When brought before the magistrate, Frederick Flowers, at Bow Street Magistrates' Court the next day, Boulton and Park were still wearing women's clothing, which was described in some detail in newspaper reports. Mundell claimed that he had believed that Boulton and Park were women, even though he had previously met them while they were dressed in men's clothes. He was given bail, but Boulton and Park were not. The case attracted considerable attention and a large crowd had collected in Bow Street to see the two leave in a police van.[6] Subsequent magistrates' court hearings also attracted unusually large numbers of spectators to witness the proceedings.[8]
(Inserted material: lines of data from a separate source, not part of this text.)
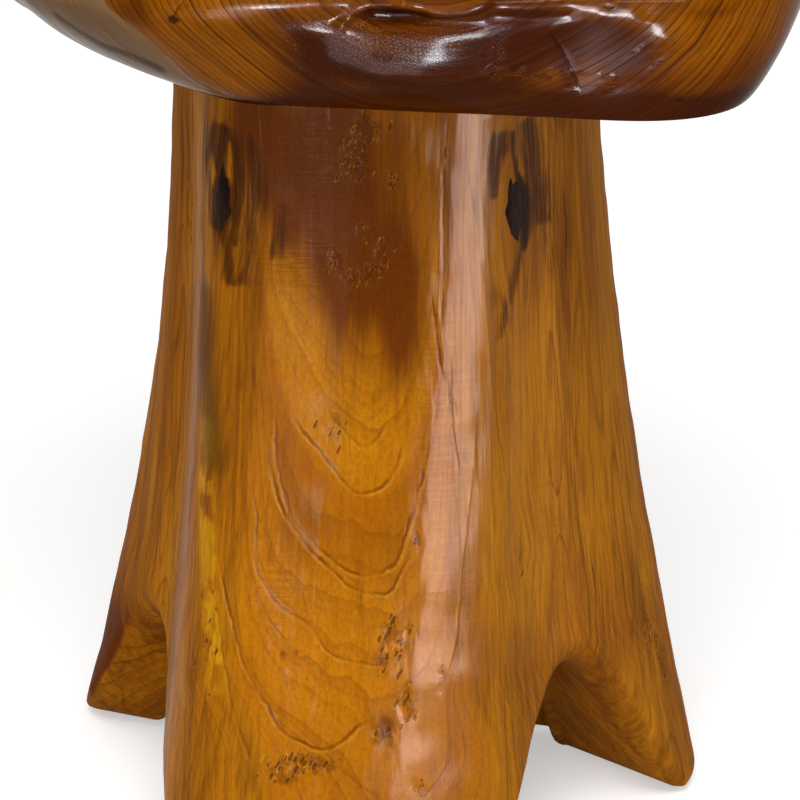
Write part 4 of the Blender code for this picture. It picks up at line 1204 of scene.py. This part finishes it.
floor_paint = bpy.data.materials.new("pale floor")
floor_paint.use_nodes = True
floor_paint.node_tree.nodes.clear()
make = Nodes(floor_paint.node_tree)
matt = make.add("ShaderNodeBsdfDiffuse", None, {"Color": (0.74, 0.74, 0.74, 1)})
strength = make.times(rays_seen(make), 0.42)
glow = make.add("ShaderNodeEmission", None, {"Color": (1, 1, 1, 1), "Strength": strength})
both = make.add("ShaderNodeAddShader", None, {0: matt, 1: glow})
make.tree.links.new(both, make.tree.nodes.new("ShaderNodeOutputMaterial").inputs["Surface"])
floor.data.materials.append(floor_paint)

world = bpy.data.worlds.new("studio sky")
world.use_nodes = True
make = Nodes(world.node_tree)
background = make.tree.nodes["Background"].inputs
background["Color"].default_value = (1, 1, 1, 1)
make.tree.links.new(make.step(rays_seen(make), 0.0, 1.0, 0.62, 1.0), background["Strength"])
bpy.context.scene.world = world

WARM = (1.0, 0.98, 0.95)
COOL = (0.9, 0.92, 1.0)
SEAT_FRONT = (0, -0.15, 0.42)
# name, place, aim, width, height, power, tint, and the piece in whose varnish it shines. Without a piece, the
# lamp lights the wood and makes no glint.
LAMPS = (
    ("overhead", (0.05, -1.0, 1.75), (0, 0, 0.25), 0.9, 0.9, 24, WARM, None),
    ("fill", (-0.25, -2.2, 0.9), (0, 0, 0.2), 1.0, 1.0, 13, WARM, None),
    ("low_window", (0.477, -0.763, 0.115), (0, 0, 0.115), 1.0, 0.23, 64, (0.97, 0.9, 0.92), stump),
    ("foot_window", (-0.6, -2.12, 0.2), (0, 0, 0.1), 0.5, 0.1, 14, (0.97, 0.92, 0.92), stump),
    ("front_window", (0.03, -1.26, 0.51), SEAT_FRONT, 0.26, 0.22, 90, COOL, seat),
    ("upper_window", (0.03, -1.26, 0.74), SEAT_FRONT, 0.26, 0.24, 26, COOL, seat),
    ("dim_window", (-0.21, -1.0, 0.24), SEAT_FRONT, 0.3, 0.42, 14, (0.95, 0.85, 0.92), seat),
    ("roof_window", (0.35, -0.9, 1.6), (0, 0, 0.44), 0.5, 0.12, 18, (1.0, 0.95, 0.9), seat),
)
for name, place, aim, width, height, power, tint, piece in LAMPS:
    data = bpy.data.lights.new(name, "AREA")
    data.shape = "RECTANGLE"
    data.size = width
    data.size_y = height
    data.energy = power
    data.color = tint
    light = bpy.data.objects.new(name, data)
    light.location = place
    light.rotation_euler = (Vector(aim) - Vector(place)).to_track_quat("-Z", "Y").to_euler()
    light.visible_camera = False
    light.visible_diffuse = piece is None
    light.visible_glossy = piece is not None
    if piece:
        lit = bpy.data.collections.new(name + "_pieces")
        lit.objects.link(piece)
        light.light_linking.receiver_collection = lit
    bpy.context.collection.objects.link(light)

CAMERA_AIM = Vector((0.0075, 0, 0.195))
CAMERA_RISE = math.radians(23)
CAMERA_DISTANCE = 2.2
camera_data = bpy.data.cameras.new("photo_camera")
camera_data.lens = 211.5
camera_data.sensor_width = 36
camera = bpy.data.objects.new("photo_camera", camera_data)
camera.location = CAMERA_AIM + CAMERA_DISTANCE * Vector((0, -math.cos(CAMERA_RISE), math.sin(CAMERA_RISE)))
camera.rotation_euler = (math.pi / 2 - CAMERA_RISE, 0, 0)
bpy.context.collection.objects.link(camera)
bpy.context.scene.camera = camera
bpy.context.scene.view_settings.view_transform = "Standard"
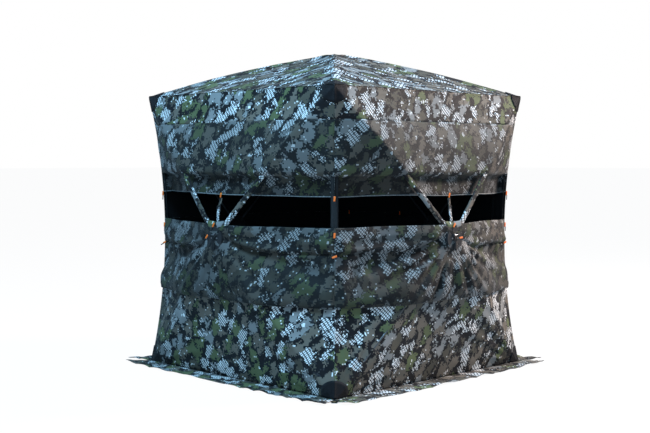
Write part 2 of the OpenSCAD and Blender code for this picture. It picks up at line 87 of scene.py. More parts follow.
SIDES = ["front", "right", "back", "left"]
OPEN_SIDES = ["front", "right"]
DOOR_SIDE = "back"


# ---- The shell's shape ---------------------------------------------------------------------------
def share(z):
    """0 at the height of the wall hubs, 1 at the ground and at the eave."""
    return np.abs(z - HUB_Z) / HUB_Z


def edge_x(z):
    """Half a wall's width at a height. The corner edges are drawn in at the middle."""
    return HALF - CORNER_BOW * (1 - share(z) ** 2)


def ridge(s, height, pivot_share, bow):
    """How far a rod stands out of the corner plane, from 0 at the hub to 1 at the corner."""
    return height * np.clip((1 - s) / (1 - pivot_share), 0, 1) + 4 * bow * s * (1 - s)


def wall_ridge(z):
    """How far a wall rod stands out of the corner plane at a height."""
    return ridge(share(z), PUSH, PIVOT_R / WALL_REACH, WALL_BOW)


def smooth_min(a, b, k):
    """The smaller of two heights, with the crease between them rounded over k."""
    h = np.clip(0.5 + 0.5 * (b - a) / k, 0, 1)
    return b + (a - b) * h - k * h * (1 - h)


def wall_out(x, z):
    """How far the rods' surface stands outside the corner plane at a place on a wall."""
    rod_x = HALF * share(z)
    top = wall_ridge(z)
    edge = edge_x(z)
    t = np.clip((np.abs(x) - rod_x) / np.maximum(edge - rod_x, 0.02), 0, 1)
    side = top + (edge - HALF - top) * t
    hollow = SIDE_HOLLOW * t * (1 - t) * 4 * np.clip(1 - share(z), 0, 1)
    inner = np.clip(np.abs(x) / np.maximum(rod_x, 0.02), 0, 1)
    dish = WALL_DISH * share(z) * (1 - share(z)) * 4 * (1 - inner ** 2)
    return smooth_min(top - dish, side - hollow, CREASE)


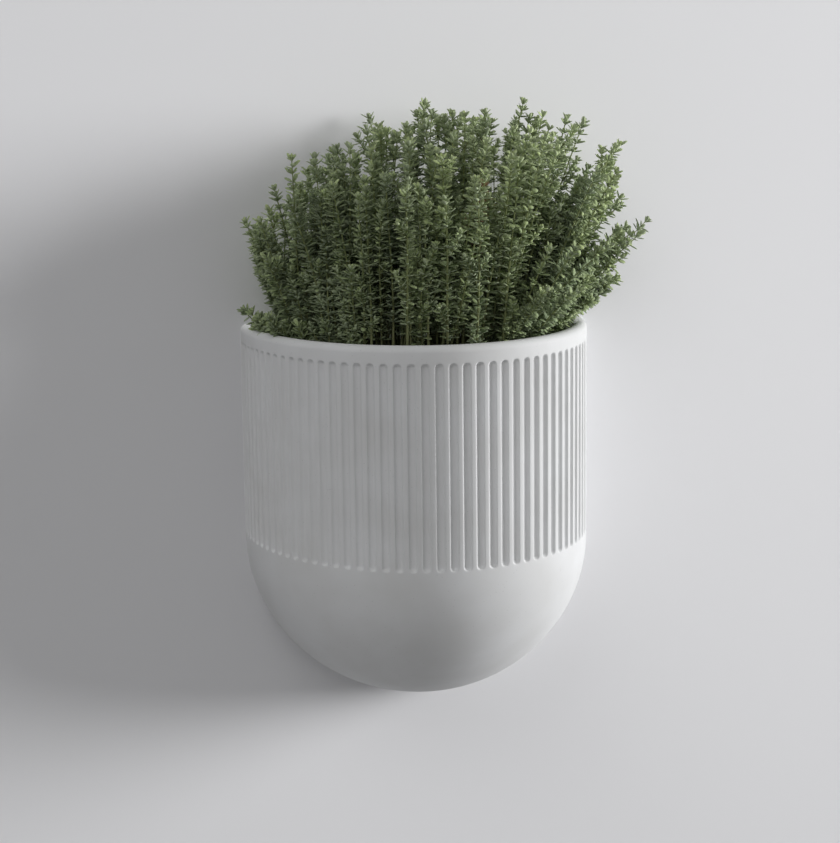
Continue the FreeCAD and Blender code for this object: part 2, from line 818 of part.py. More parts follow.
def check(parts):
    """Stop before anything is written if an object failed or a sub-part has no sound shape."""
    for obj in doc.Objects:
        if "Invalid" in obj.State or "Error" in obj.State:
            raise RuntimeError(f"{obj.Name} could not be built: {obj.State}")
    for part in parts:
        shape = part.Shape
        if shape.isNull() or not shape.isValid() or not shape.Solids:
            raise RuntimeError(f"{part.Name} has no sound shape")
        volume = sum(solid.Volume for solid in shape.Solids)
        print(f"{part.Name}: {len(shape.Solids)} solids, {len(shape.Faces)} faces, {volume:.0f} mm3")


def write(parts):
    """One file for each sub-part."""
    os.makedirs("parts", exist_ok=True)
    for part in parts:
        part.Shape.exportStep(os.path.join("parts", part.Label + ".step"))


sub_parts = build()
check(sub_parts)
write(sub_parts)
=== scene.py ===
import math

import bpy
import numpy as np
from bpy.props import FloatProperty, FloatVectorProperty, IntProperty, PointerProperty
from mathutils import Matrix, Vector
from mathutils.geometry import tessellate_polygon


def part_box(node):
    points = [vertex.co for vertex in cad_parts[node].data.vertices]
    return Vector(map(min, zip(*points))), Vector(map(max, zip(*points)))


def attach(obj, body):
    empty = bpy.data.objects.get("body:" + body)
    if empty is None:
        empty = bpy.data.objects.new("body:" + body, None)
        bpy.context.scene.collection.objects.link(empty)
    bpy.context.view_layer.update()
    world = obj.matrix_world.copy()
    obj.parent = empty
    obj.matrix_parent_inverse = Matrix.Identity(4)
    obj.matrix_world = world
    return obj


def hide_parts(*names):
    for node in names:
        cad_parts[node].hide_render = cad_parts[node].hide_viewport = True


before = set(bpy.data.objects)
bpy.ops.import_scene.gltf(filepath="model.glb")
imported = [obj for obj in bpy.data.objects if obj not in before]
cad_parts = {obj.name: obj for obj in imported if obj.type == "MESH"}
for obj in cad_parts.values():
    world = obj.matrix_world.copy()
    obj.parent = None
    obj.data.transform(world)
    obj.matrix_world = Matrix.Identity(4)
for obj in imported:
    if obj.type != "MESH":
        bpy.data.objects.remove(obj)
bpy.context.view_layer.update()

# A half-round fluted wall planter with its liner, soil and thyme, dressed over its frame.
# Metres, +X to the right as seen from the room, +Y into the wall, +Z up.

bl_info = {
    "name": "Wall Planter",
    "version": (1, 0, 0),
    "blender": (4, 5, 0),
    "location": "View3D > Sidebar > Planter",
    "description": "Builds the surfaces, plants and studio of a half-round wall planter",
    "category": "Object",
}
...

The indictment was against Lord Arthur Clinton, Ernest Boulton, Frederic Park, Louis Hurt, John Fiske, Martin Cumming, William Sommerville and C. H. Thompson. The last three absconded before the trial.[9][10] John Fiske was an American citizen and the United States consul at Leith, Edinburgh.[1] Lord Arthur died on 18 June, the day after receiving his subpoena for the trial, ostensibly of scarlet fever but more probably a suicide.[5] However, there was speculation at the time that, helped by powerful friends, he faked his death and fled abroad, to live on in exile. The author Neil McKenna cites circumstantial evidence that supports this theory.[11]

The trial began on 9 May 1871 at the Court of Queen's Bench, before a special jury.[1] It was presided over by Sir Alexander Cockburn, the Lord Chief Justice.[12] At the hearing Boulton and Park's lifestyle attracted great public interest, especially when a trunkful of their dresses was brought in as evidence. However, the unreliability of the witnesses and their physical examination by the police without higher authority swayed opinion in their favour. The prosecution was unable to prove either that they had committed any homosexual offence or that the wearing of women's clothing by men was an offence in English law.[5] Cockburn's summing up was critical of the prosecution's case and the behaviour of the police.[13] After deliberating for fifty-three minutes the jury found them not guilty.[3][14]

In 1870, the Simeon Solomon had attended the trial of the infamous transvestites ‘Fanny and Stella’, Ernest Boulton and Frederick Park. Writing to his close friend and illicit lover, Cambridge don Oscar Browning in May 1870, Solomon revealed that he had been intrigued by the newspaper coverage of the arrest and, somewhat tongue-in-cheek, supposed that they were probably ‘a most disreputable set of young men’. After both men were acquitted in March 1871, Solomon became friends with Boulton, a budding actor, and attended the Prince’s Theatre in Manchester with him later that year, with Boulton cross-dressed as his alter-ego Stella. Solomon wrote that he went to see the pantomime Bluebeard with Boulton on his arm, describing him as ‘a charming young lady’.

In 1882 there was a subsequent bizarre development when a Mary Jane Furneaux was convicted of impersonating Lord Arthur Clinton in a cross-dressing fraud case. Furneaux convinced her victims that she was Lord Arthur Clinton disguised as a woman and that his reported death was a cover.[15] Ironically, while Clinton had no creditworthiness at the time of his death, Furneaux succeeded in obtaining 15,000 pounds. Such was the interest in the case that it prompted the selling of cheap biographies of Furneaux.[16]

Boulton and Park appear as characters in The Sins of the Cities of the Plain (1881), a pioneering work of homosexual pornographic literature. In this story, the cross-dressing narrator recounts how he meets Boulton and Park dressed up as women at Haxell's Hotel in the Strand, with Lord Arthur trailing along behind. Later on, the narrator spends the night at Boulton and Park's rooms in Eaton Square, and the next day has breakfast with them "all dressed as ladies".[17]

Boulton and Park appear in the play Lord Arthur's Bed (2008) by the English playwright Martin Lewton. The play was premiered at the Brighton Festival on 14 May 2008. It subsequently toured nationally in 2008 and was transferred to Dublin in 2009.

A stage play by Taggart writer Glenn Chandler, based on the story of Fanny and Stella and entitled Fanny and Stella: The Shocking True Story, was to be performed at the Above the Stag venue on London in May–June 2015.

Neil Bartlett's play Stella was co-commissioned by the London International Festival of Theatre (LIFT), Holland festival and Brighton Festival. Stella premiered at Brighton Festival[18] on May 28, 2016 and ran for three weeks from the 1 June at Hoxton Hall as part of LIFT festival, ending in Amsterdam as part of Holland festival.[19]